COCO Detection Dataset — coco_dataset • torchvision

Loads the MS COCO dataset for object detection and segmentation.

Loads the MS COCO dataset for image captioning.

coco_detection_dataset(
  root,
  train = TRUE,
  year = c("2017", "2016", "2014"),
  download = FALSE,
  transforms = NULL,
  target_transform = NULL
)

coco_caption_dataset(root, train = TRUE, year = c("2014"), download = FALSE)

Arguments

root: Root directory where the dataset is stored or will be downloaded to.
train: Logical. If TRUE, loads the training split; otherwise, loads the validation split.
year: Character. Dataset version year. One of "2014", "2016", or "2017".
download: Logical. If TRUE, downloads the dataset if it's not already present in the root directory.
transforms: Optional transform function applied to the image.
target_transform: Optional transform function applied to the target (labels, boxes, etc.).

Value

A torch dataset. Each example is a list with two elements:

x

A 3D torch_tensor of shape (C, H, W) representing the image.

y

A list containing:

boxes: A 2D torch_tensor of shape (N, 4) containing bounding boxes in the format c(\(x_{min}\), \(y_{min}\), \(x_{max}\), \(y_{max}\)).
labels: A 1D torch_tensor of type integer, representing the class label for each object.
area: A 1D torch_tensor of type float, indicating the area of each object.
iscrowd: A 1D torch_tensor of type boolean, where TRUE indicates the object is part of a crowd.
segmentation: A list of segmentation polygons for each object.

Details

The returned image is in CHW format (channels, height, width), matching the torch convention. The dataset y offers object detection annotations such as bounding boxes, labels, areas, crowd indicators, and segmentation masks from the official COCO annotations.

Examples

if (FALSE) { # \dontrun{
ds <- coco_detection_dataset(
  root = "~/data",
  train = FALSE,
  year = "2017",
  download = TRUE
)

example <- ds[1]

# Get back target label IDs of the example from COCO category names
label_ids <- as.integer(torch::as_array(example$target$labels))
label_names <- ds$category_names[as.character(label_ids)]
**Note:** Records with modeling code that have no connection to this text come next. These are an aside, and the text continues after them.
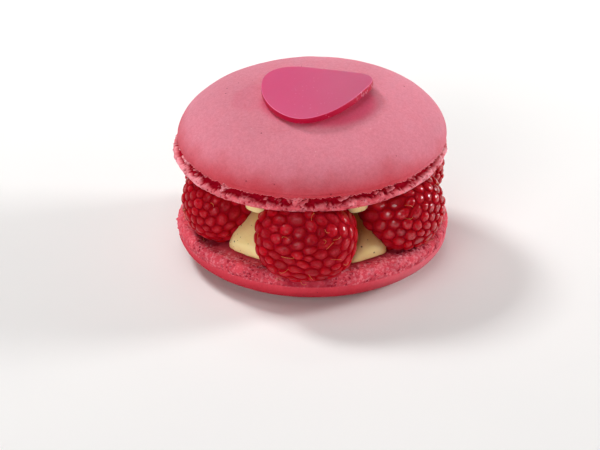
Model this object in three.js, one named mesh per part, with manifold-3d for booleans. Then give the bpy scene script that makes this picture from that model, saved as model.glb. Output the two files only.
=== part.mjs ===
// A large filled macaron, ready to serve: two almond-meringue shells with ruffled feet,
// a ring of seven whole raspberries pressed into a piped cream core between them, and a
// petal of pink chocolate lying on the top shell.
//
// Millimetres, +Z up. The front is -Y. The origin is the middle of the flat spot that the
// bottom shell rests on. Each shell is first made in a frame of its own, with its open
// side (the lip of the foot, towards the filling) at z = 0 and its dome rising along +Z,
// and is then set in place: the bottom one upside down, the top one with a slight tilt.

import * as THREE from "three";
import { ConvexHull } from "three/addons/math/ConvexHull.js";
import { mergeVertices } from "three/addons/utils/BufferGeometryUtils.js";
import Module from "manifold-3d";

const wasm = await Module();
wasm.setup();

// ---------------------------------------------------------------------------
// Driving dimensions
// ---------------------------------------------------------------------------

const CLEARANCE = 0.3; // gap left between pieces that touch each other

// Both shells. footRadius is the widest part of the ruffled foot, domeRadius the edge of
// the smooth cap, flatRadius a level spot at the pole, roundness how square the shoulder
// is (smaller is squarer), domeShift how far the cap sits off the middle of its foot, and
// creviceDepth how far the gap between foot and cap goes in.
const TOP_SHELL = {
  footRadius: 34.2,
  footHeight: 3.6,
  domeRadius: 33.7,
  domeHeight: 13.2,
  flatRadius: 0,
  roundness: 0.85,
  domeShift: 0.55,
  raggedness: 0.55,
  creviceDepth: 1.7,
  seed: 11,
};
const BOTTOM_SHELL = {
  footRadius: 34.4,
  footHeight: 3.3,
  domeRadius: 34.3,
  domeHeight: 6.6,
  flatRadius: 19,
  roundness: 0.86,
  domeShift: 0,
  raggedness: 0.45,
  creviceDepth: 0.7,
  seed: 23,
};
const FILLING_HEIGHT = 17.6; // from the bottom shell's lip to the top shell's lip
const TOP_LEAN = THREE.MathUtils.degToRad(2.5); // the top shell is lower at its front,
const TOP_TILT = THREE.MathUtils.degToRad(1.05); // a little higher at its right,
const TOP_SHIFT = new THREE.Vector2(-0.7, 1.1); // and sits off the bottom one's axis

const BOTTOM_LIP = BOTTOM_SHELL.footHeight + BOTTOM_SHELL.domeHeight;
const TOP_LIP = BOTTOM_LIP + FILLING_HEIGHT;

// Points round a shell: few near the pole, most round the ragged foot.
const FOOT_POINTS = 92;
const DOME_POINTS = [80, 68, 54, 38, 18];

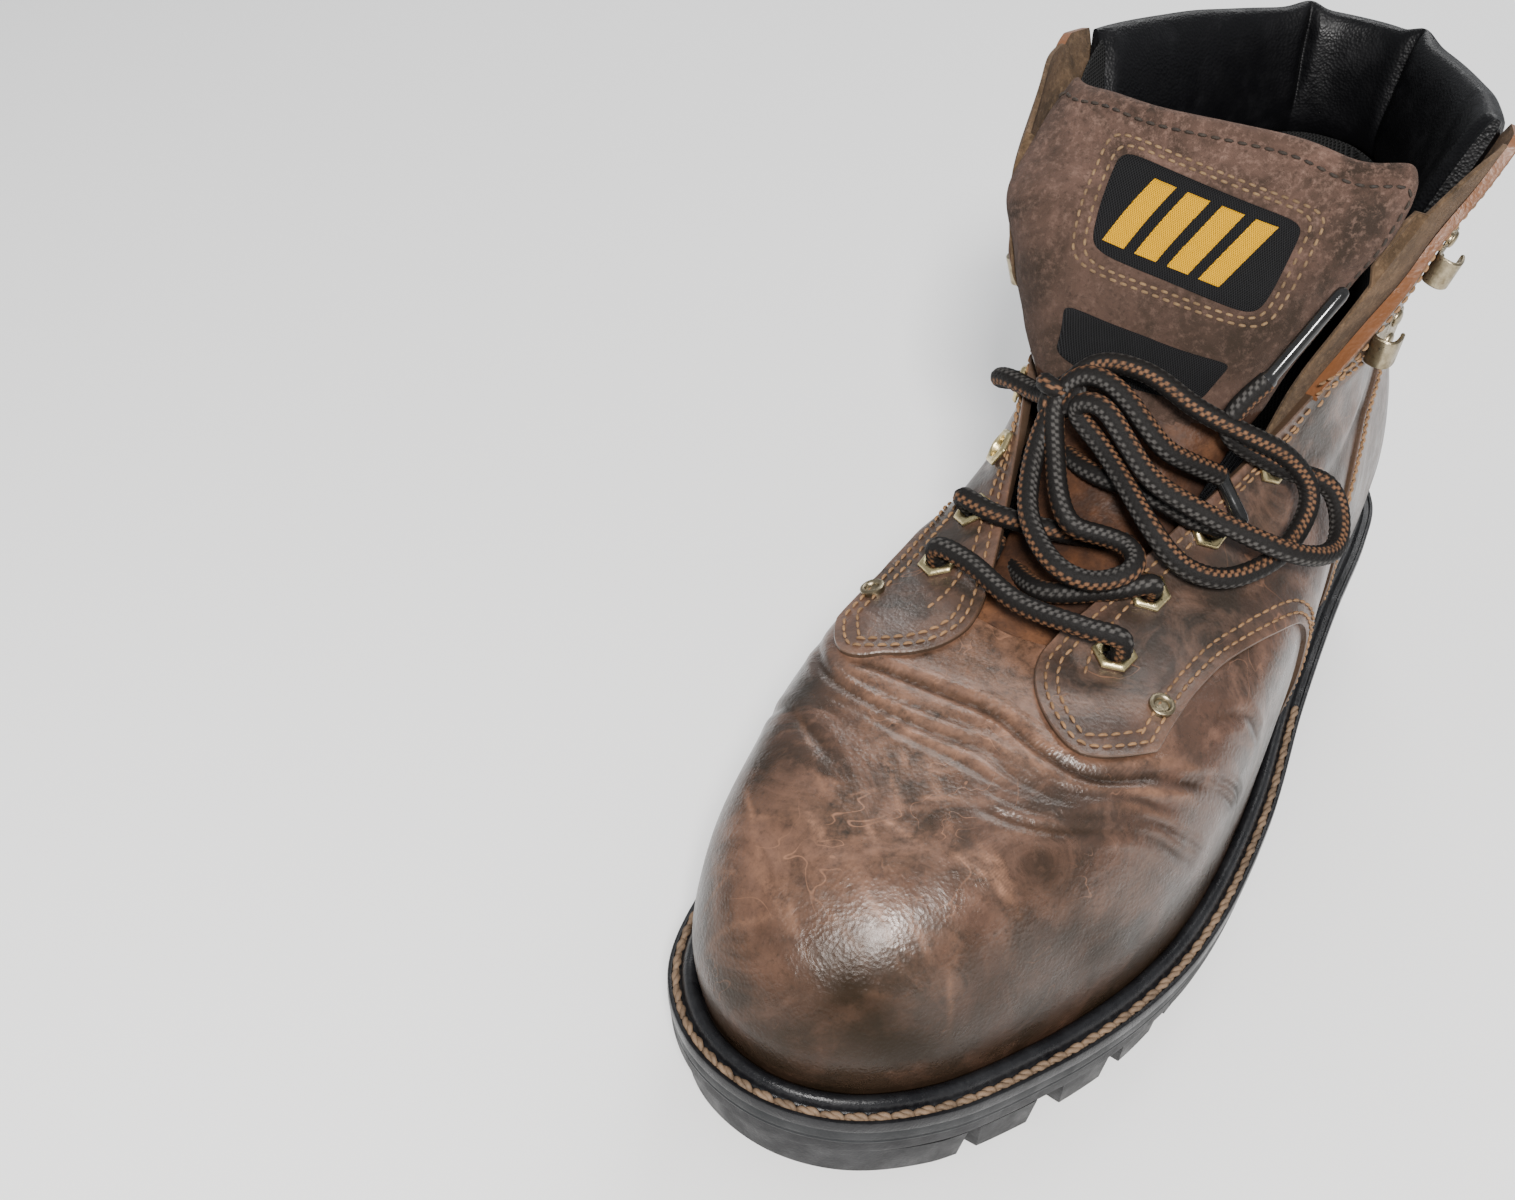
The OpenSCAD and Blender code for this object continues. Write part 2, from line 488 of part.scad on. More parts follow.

output <- draw_bounding_boxes(
  image = example$image,
  boxes = example$target$boxes,
  labels = label_names
)

tensor_image_browse(output)
} # }

if (FALSE) { # \dontrun{
ds <- coco_dataset(
  root = "~/data",
  train = FALSE,
  download = TRUE
)
example <- ds[1]

# Access image and caption
x <- example$x
y <- example$y

# Prepare image for plotting
image_array <- as.numeric(x)
dim(image_array) <- dim(x)

plot(as.raster(image_array))
title(main = y, col.main = "black")
} # }